I didn't pay much attention to that until Number One Son came along and reached the age where he would slip downstairs from his room and slip into bed next to me. He never made much noise; he just quietly crawled in next to me, and if he moved again before morning, I seldom knew it. I remember waking up to think it was pretty amazing that he didn't fall off the bed because of the few inches he had available.

I became more aware of it when Soldier Son reached that age. Instead of settling for the ribbon of space between me and the edge of the bed, he'd crawl over me and proceed to flail his arms and legs enough that his dad banished him from the bed. We resolved that by putting a pallet on the floor near enough to me that he could feel comfortable, and all of us slept better for it.

When the spousal unit moved out, I inched a little nearer the center of the bed, but the alarm clock on the nightstand sort of limited my place to an arm's length from the snooze button. Before long, the unused side of the bed became piled with an assortment of paperwork as I burrowed into my room to work so the kids could have the open area for their entertainment; as long as the sounds from there were happy sounds and nobody was getting hurt, I was fine letting them have their space, and it sort of didn't occur to me that I was giving up mine.

Darling Daughter eventually observed that possibly working in my sleep space might not be an optimal lifestyle, so I reorganized my life enough to have the whole bed for sleeping, restricted only by the distance to the snooze button.

With the papers gone, all three cats and the dog started sleeping with me. Typically, I had a cat snuggled into my tummy, one parked behind my knees, and one nestled on my feet. The dog had plenty of room on the far side of the bed.

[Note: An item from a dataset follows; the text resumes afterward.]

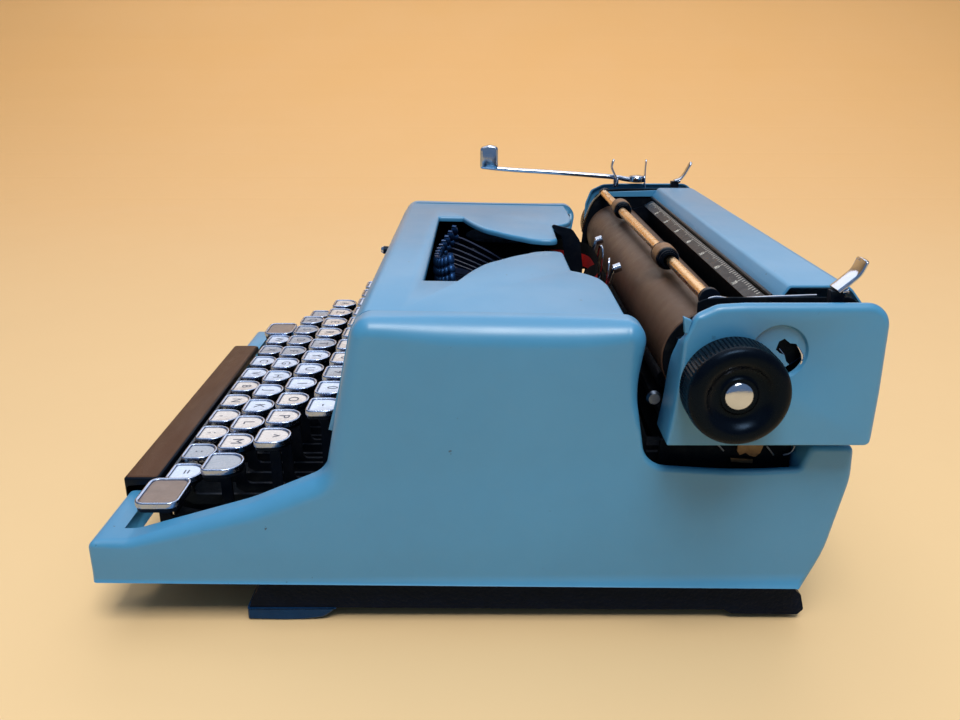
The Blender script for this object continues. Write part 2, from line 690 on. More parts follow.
def lever(shape, x, y, z, slot=3):
    """The flat lever below a key: stem, bent foot, long bar and open slot over the pivot rod."""
    py, pz = LEVER_PIVOT
    outline = closed_path([(y - 2.1, z), (y - 2.1, 33.5, 2), (y + 1.5, 31, 2), (py - 12, 31, 2),
                           (py + 4, 29, 1), (py + 4, pz - 2.3), (py - 2.3, pz - 2.3, 0.8),
                           (py - 2.3, pz + 2.3, 0.8), (py + 4, pz + 2.3), (py + 4, 37, 1), (py - 9, 37, 2),
                           (py - 15, 35.5, 2), (y + 2.3, 35.5, 2.5), (y + 2.1, z)])
    shape.prism_x(outline, x - 0.75, x + 0.75, slot)


def face_choice(row, index):
    return FACES[(index * 5 + len(row) * 3 + index // 4) % 5 % 3 if (index + len(row)) % 7 else 2]


def letter_key(name, body, node, row, index, x, y, z, letter):
    shape = Shape()
    wide = row == "home" and index == 10
    outline = tombstone(15.6, 15.4) if wide else tombstone(14.4, 13.8)
    height = 4.2
    cap(shape, outline, x, y, z, height, 1)
    lever(shape, x, y, z - height + 0.1)
    socket = rounded_box(x - 2.2, x + 2.2, y - 2.6, y + 2.6, 1)
    shape.prism_z(socket, z - height - 2.2, z - height + 0.05, 3)
    if letter.strip():
        shape.join(glyph(letter, 6.6, x, y - 0.2, z - 0.49, 2))
    piece(shape, name, body, [RING_METAL, face_choice(row, index), INK, BLACK_STEEL], [node],
          bevel=0.0, angle=40)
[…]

Gradually, all of those animals died off, and I replaced them with one new cat and a dog. At first, the cat liked to sleep with me, but the dog is clearly an Alpha Bitch, and she soon outlawed that.  AB typically sleeps at the foot of the bed, near where the previous dog slept, but she never relieves herself of guard duty; not only does she alert me to anything moving in or near the house, but she protects the bed from the cat and snaps at me if I move my feet. But for the last couple of nights, I've had one or another of the carry-on bags I'm packing for an upcoming trip to Los Angeles parked more or less in her spot, so she's had to move.

Last night, she snuggled right up next to me on the pillows. For some reason, I had a restless night (not anything, as far as I can tell, to do with the AB), so I found my self arranging and rearranging the pillows and bedding.

And wondering how it is that I sleep alone on a queen-size bed and still manage to wind up two inches from the edge.